### Data rows
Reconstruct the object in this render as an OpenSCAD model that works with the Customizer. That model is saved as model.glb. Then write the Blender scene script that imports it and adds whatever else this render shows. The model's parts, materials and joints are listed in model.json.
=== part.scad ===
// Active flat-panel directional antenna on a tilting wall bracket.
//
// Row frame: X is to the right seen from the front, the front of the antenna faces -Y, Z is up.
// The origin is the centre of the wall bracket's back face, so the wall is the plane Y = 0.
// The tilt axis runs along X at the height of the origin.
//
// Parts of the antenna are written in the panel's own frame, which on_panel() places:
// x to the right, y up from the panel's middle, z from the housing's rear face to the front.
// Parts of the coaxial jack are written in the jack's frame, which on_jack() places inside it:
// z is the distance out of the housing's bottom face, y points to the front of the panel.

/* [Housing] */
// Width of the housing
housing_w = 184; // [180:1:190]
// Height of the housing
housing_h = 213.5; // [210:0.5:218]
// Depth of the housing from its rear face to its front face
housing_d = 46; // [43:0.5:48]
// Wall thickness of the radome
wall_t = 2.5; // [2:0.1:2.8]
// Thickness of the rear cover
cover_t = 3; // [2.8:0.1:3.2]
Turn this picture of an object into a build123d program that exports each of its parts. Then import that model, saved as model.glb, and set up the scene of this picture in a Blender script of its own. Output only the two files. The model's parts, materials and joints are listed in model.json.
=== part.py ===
######
**Instructions to follow**
Which lines hold the word "scene"? Copy every one of them.

**Worked answer**
Reconstruct the object in this render as an OpenSCAD model that works with the Customizer. That model is saved as model.glb. Then write the Blender scene script that imports it and adds whatever else this render shows. The model's parts, materials and joints are listed in model.json.
Turn this picture of an object into a build123d program that exports each of its parts. Then import that model, saved as model.glb, and set up the scene of this picture in a Blender script of its own. Output only the two files. The model's parts, materials and joints are listed in model.json.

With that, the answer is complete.